Souza is not just accused of imbibing the influence of Western artists; he is accused of internalising their own appropriations of primitivism, a link which remains tenuous at best. Postcolonial theory, which discusses the formation of words such as “primitive”, deliberately destabilises the language used to discuss the “Orient” by accepting is as political product. As Said explains, this language is “a network of interests […] governed not simply by empirical reality but by a battery of desires, repressions, investments, projections”. Said highlights the importance of language in forming the discursive construct of the “Orient” as an object of colonial knowledge. So why then do Indian historians like Dalmia still reduce Souza’s work to such simplistic category?
Partha Mitter takes this forward by claiming instead that primitivism may be considered as a counter-modern discourse of cultural hybridity. Souza’s work is considered primitive because of its references to savage naturalism, but he seems to be undoing this very classification through choice of subject, a kind of creative unwriting of painterly categories. In Words and Lines he writes:
These tables of etiquette are cluttered with Victorian cutlery! (Queen Victoria still rules India, my dear) But I’ve cleared my table with one swipe… Only Tricksters can swiftly pull out from a table without clatter, leaving it still laid.

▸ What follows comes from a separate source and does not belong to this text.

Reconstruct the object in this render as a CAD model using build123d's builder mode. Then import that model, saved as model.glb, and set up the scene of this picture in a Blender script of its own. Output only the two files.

Perhaps the cyclical relation between modernity, modernism and primitivism allowed the Indian modernists to develop a language with which to represent the nuance of all three critical dialogues. Indeed, it may even be useful to consider primitivism more as a nostalgic return to a past that, while it cannot be recovered, is nevertheless in a process of constant reinvention.
The progress of India’s modernity often seems to lie in the comfy corridors of wealthy homes, or in the grandstanding architecture that a Nehruvian agenda left behind, which in fact is far from the truth of it. Perhaps it is through the activation and rewriting of our communal history that we may begin to rework the structures that we still refer to today. It appears altogether impossible to move this narrative beyond its history without constantly returning to it – while, at the very same time, this history seems to simultaneously predicate and withhold its own future.
Anita Dube, in a piece about the Indian artist Bhupen Khakhar, published in ArtAsiaPacific this spring, writes: “He occupied the slippery space, like a fish… and he lived in those slippages.” Indeed, the slippery space is the modern itself, entirely elusive – and seemingly out of our scrambling reach.